Ten years later, in 1955, wildlife programme Look, presented by Peter Scott, featured pioneering German filmmaker, Heinz Sielmann, the first person to film inside a woodpecker’s nest.
“This was sensational, everyone in Britain was blown away by this, and because there was only one television network, it was all you talked about at the bus stop when you were going into work,” recalls Sir David.
The switchboard at the Lime Grove studios was jammed with viewers ringing in to find out more, and it gave the BBC the nudge to set up the Natural History Unit in Bristol in 1957.
‘Shows on green slime’
In 1979, Sir David presented Life on Earth, a landmark television programme made in Bristol, which attracted around 15 million viewers.
“Bristol led the world to be truthful,” he said.
“It started this with radio, and when television came along, Peter Scott and Desmond Hawkins continued that tradition.
“The other big mega power in broadcasting was the United States, and in the 1970s, viewers there thought natural history was just lions attacking antelopes.
“Bristol’s programmes taught them that termites could be just as interesting.
“When we first started trying to get the subscriptions to finance the plans I had, I remember making the mistake in pitching this to an American network controller.
“I waxed very eloquently about how the programme would be the history of life from the microscopic beginning, and the executive turned to me and said ‘you mean it’s going to be about green slime?’
“I replied ‘more or less,’ but we managed to flog it in the end.”
Sir David’s programmes have gone from being shot on 16mm film stock with clockwork cameras in 1954 to ultra high definition 4k in the present day.
When he was making Zoo Quest, cameras would only film for 40 seconds before the clockwork motor ran out.
Today, filmmakers gather hundreds of hours of video just to capture one special moment which may only last for seconds.
“When we started, the film people in London were very derisory about 16mm, they called it ‘bootlace’.
“We couldn’t film on 35mm because we couldn’t drag around those enormous great big cameras.
“Almost every year, we had better facilities. The film became smaller, the recording apparatus became more sensitive.
“I’ve tried to film Orangutan, and they do absolutely nothing – they just sit in the trees, and they’re very difficult to see.
“Now along comes a drone, and you can film things that you couldn’t possibly ever see from the ground,” Sir David said.
Sir David was awarded Freedom of the City of Bristol in 2013, to mark his connections with the programmes made there.
He almost became a Bristolian, but family life and work pressures intervened.
“In 1955, I was told I was to be made head of the Natural History Unit in Bristol, and I said I would prefer not to do so because I had just bought a house in London, my son and daughter were fixed in schools.
“I also had responsibility for Prime Ministerial broadcasts with Anthony Eden, which I wasn’t all that interested in, but nonetheless I had the responsibilities.
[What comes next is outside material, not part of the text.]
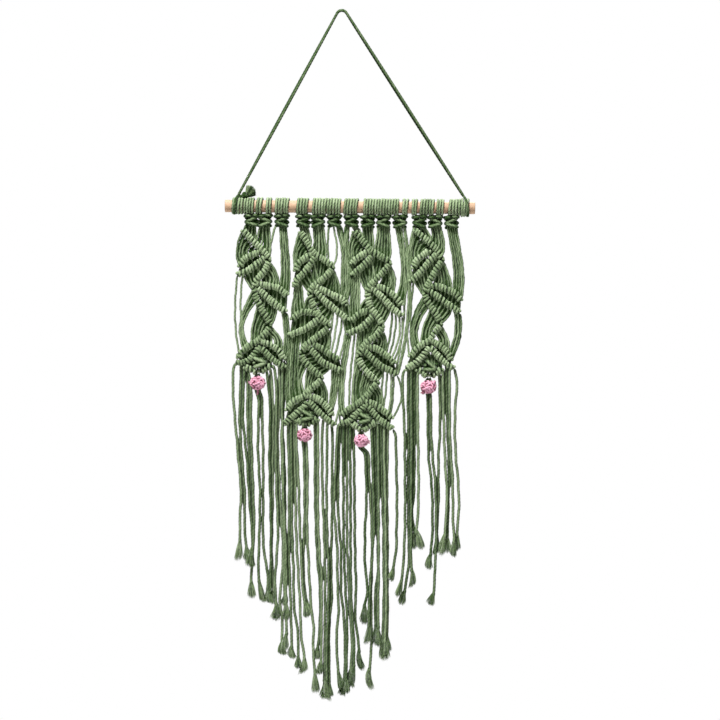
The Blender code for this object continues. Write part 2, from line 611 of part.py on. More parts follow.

“Had it happened three years earlier I probably would have been there.
“It is always a joy to visit Bristol, the city has a regional personality.
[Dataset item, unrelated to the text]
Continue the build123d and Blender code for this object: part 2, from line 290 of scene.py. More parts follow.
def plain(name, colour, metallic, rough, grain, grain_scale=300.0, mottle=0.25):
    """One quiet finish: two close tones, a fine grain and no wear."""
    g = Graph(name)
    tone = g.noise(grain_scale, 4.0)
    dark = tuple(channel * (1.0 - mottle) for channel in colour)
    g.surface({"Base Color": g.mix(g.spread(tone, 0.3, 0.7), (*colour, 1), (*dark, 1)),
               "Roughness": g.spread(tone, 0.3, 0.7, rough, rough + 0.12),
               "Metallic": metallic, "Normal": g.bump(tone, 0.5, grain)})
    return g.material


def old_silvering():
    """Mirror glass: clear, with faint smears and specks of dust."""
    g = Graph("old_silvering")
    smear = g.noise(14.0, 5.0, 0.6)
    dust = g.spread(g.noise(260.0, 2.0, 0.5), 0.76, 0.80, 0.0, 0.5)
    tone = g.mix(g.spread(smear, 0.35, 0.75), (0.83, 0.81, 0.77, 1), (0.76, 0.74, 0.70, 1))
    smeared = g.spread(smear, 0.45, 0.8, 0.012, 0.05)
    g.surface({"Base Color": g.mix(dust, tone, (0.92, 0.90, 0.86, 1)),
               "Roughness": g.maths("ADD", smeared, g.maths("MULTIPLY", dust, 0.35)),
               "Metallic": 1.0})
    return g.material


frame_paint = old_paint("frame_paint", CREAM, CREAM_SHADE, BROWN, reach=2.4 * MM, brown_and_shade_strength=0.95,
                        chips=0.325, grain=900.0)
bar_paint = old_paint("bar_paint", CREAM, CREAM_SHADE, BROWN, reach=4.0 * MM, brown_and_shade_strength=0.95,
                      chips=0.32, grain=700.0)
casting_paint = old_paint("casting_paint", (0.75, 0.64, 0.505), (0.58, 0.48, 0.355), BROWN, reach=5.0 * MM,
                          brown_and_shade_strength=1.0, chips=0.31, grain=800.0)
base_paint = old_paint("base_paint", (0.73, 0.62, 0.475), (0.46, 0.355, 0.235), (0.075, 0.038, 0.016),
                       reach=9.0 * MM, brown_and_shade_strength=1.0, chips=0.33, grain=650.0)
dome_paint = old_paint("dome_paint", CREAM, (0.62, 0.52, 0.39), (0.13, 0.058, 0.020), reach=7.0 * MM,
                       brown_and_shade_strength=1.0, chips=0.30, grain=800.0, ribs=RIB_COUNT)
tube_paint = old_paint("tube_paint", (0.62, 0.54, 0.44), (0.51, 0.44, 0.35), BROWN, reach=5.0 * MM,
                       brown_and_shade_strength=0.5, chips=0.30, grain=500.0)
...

“If you’re a broadcaster, particularly a natural history broadcaster, there is nowhere else like Bristol in the world.”
In his 98th year, Sir David’s next programme is a seven-part series called Asia, which will premiere later in 2024.
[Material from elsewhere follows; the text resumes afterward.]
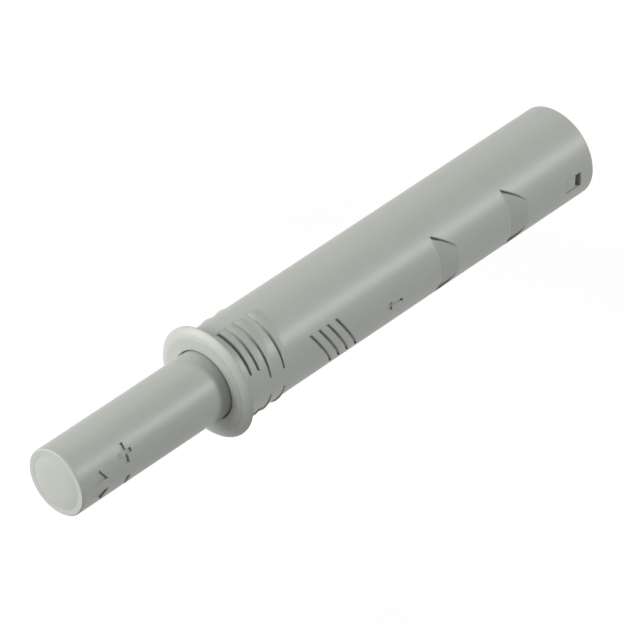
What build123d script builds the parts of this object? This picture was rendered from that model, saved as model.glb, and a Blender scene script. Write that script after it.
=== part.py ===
from build123d import *
import math
import os

# Push to open catch for a drilled hole in a cabinet side.
# The axis runs along Y. The flange seats on the carcass edge at y = 0, the plunger
# points to -Y and the shank to +Y. The mould marks are on the +X side.
# Millimetres and degrees throughout.

# Housing: the moulded tube with its flange
shank_radius = 4.9
shank_length = 50.0
shank_chamfer = 0.2
flange_radius = 5.9
flange_thickness = 0.72
flange_flat_radius = 4.6
flange_rim = 0.17
flange_back_chamfer = 0.07
burr_relief_width = 0.35
burr_relief_depth = 0.15
housing_wall = 0.8
guide_wall = 1.27
guide_end = 5.5
guide_chamfer = 0.1
key_width = 1.4
key_depth = 0.35

# Ring barbs behind the flange, on the half of the mould that carries the marks
barb_fronts = (1.35, 2.38, 3.56, 5.41)
barb_start_angles = (28.4, 28.4, 12.0, 12.0)
barb_shift = 0.4
barb_flush_angle = 12.5
barb_height = 0.2
barb_ramp = 1.6
barb_groove_width = 0.18
barb_groove_depth = 0.25
barb_groove_shifts = (0.0, 0.45, 0.45, 0.45)
ridge_centres = (3.5, 5.42)
ridge_top = 0.1
ridge_crown = 0.02
ridge_ramp = 0.4
ridge_shift = 0.33
ridge_lean = 150.0
ridge_flush_angle = 95.0

# Slanted grip grooves
grip_count = 4
grip_first = 9.48
grip_pitch = 1.18
grip_rise = 2.72
grip_half_height = 2.28
grip_width = 0.25
grip_depth = 0.22

# Small arrow that points to the front
arrow_tip = 19.45
arrow_head_length = 0.9
arrow_head_half = 0.52
arrow_shaft_length = 1.45
arrow_shaft_half = 0.18
arrow_depth = 0.18

# Wedge pockets
pocket_fronts = (27.4, 37.58)
pocket_length = 3.2
pocket_ramp = 2.6
pocket_half_height = 3.58
pocket_depth = 0.38

# Windows for the end plug's snap tabs
window_inset = 2.03
window_length = 2.12
window_half_height = 0.82
tab_length = 1.43
tab_recess = 0.08
tab_play = 0.08
tab_hollow_radius = 2.2

# Plunger sleeve
sleeve_proud = 0.32
sleeve_rear = 4.4
sleeve_chamfer = 0.12
sleeve_wall = 0.85
thread_wall = 1.35
thread_front = -3.4
ring_seat_wall = 0.6
pad_rim_width = 0.7
pad_seat_depth = 1.35

# Marks on the sleeve: plus, minus and the two turning arrows
mark_depth = 0.2
sign_inset = 5.99
sign_angle = 28.7
sign_half_angle = 17.0
sign_axial_length = 1.7
sign_bar_width = 0.5
turn_arrow_inset = 2.59
turn_arrow_half_width = 0.8
turn_arrow_tip_angle = 28.4
turn_arrow_base_angle = 9.0

# Strike pad in the sleeve's front
pad_proud = 0.2
pad_flat_radius = 1.2
pad_round_radius = 2.1
pad_round_fall = 0.06
pad_edge_recess = 0.01
pad_spigot_length = 2.3
pad_spigot_bore = 1.6

# Click ring between sleeve and ram, and its notches in the sleeve
ring_seat_length = 1.4
ring_lip_length = 0.4
ring_lip_height = 0.2
ring_key_width = 0.7
ring_key_groove = 0.5
ring_gap = 1.2
notch_count = 12
notch_radius = 0.22
notch_sides = 4
nub_radius = 0.3

# Ram: threaded stud, guided collar and track stem
collar_length = 2.2
collar_notch_length = 1.5
stem_gap = 0.35
stem_flat_cut = 1.35
track_front_wall = 1.45
track_rear_wall = 1.4
nut_thickness = 0.8
neck_depth = 0.7
neck_overhang = 0.15

# Travels: the plunger goes past its locked place before it springs out
end_gap = 0.4
adjust_out = 4.0
over_travel = 2.1

# Stop bumper
bumper_thickness = 0.6

# Ejector spring and its washer
spring_wire = 0.6
spring_gap = 0.3
spring_turns = 8
wire_sides = 6
washer_thickness = 0.4

# End plug
plug_length = 6.0
plug_back_wall = 1.8
plug_chamfer = 0.15

# Latch pin: a bent wire that swings about its leg in the plug's wall
pin_wire = 0.8
pin_sides = 12
pin_pivot_inset = 1.0
pin_bend = 0.5
pin_swing = 2.87
track_depth = 0.9
tip_play = 0.1
fork_before_end = 8.15
side_before_end = 5.43
far_before_end = 0.68
way_out_drop = 2.4
turn_back = 0.3
turn_rise = 0.9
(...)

But despite the global acclaim his career has earned him, he remains very modest about his role in the shows he presents.
“I’m given huge credit for things that have nothing to do with me, because I speak the words and that’s the easiest business part of the entire outfit,” he said.
“A lot of people think that I’m there recording the programme, working the camera, working out the travel and putting in the expertise, whereas all of these things are part of the team.
“People are aware of the problems of conservation in a way that could not exist without broadcasting, and the BBC can claim that we’re leading that,” he added.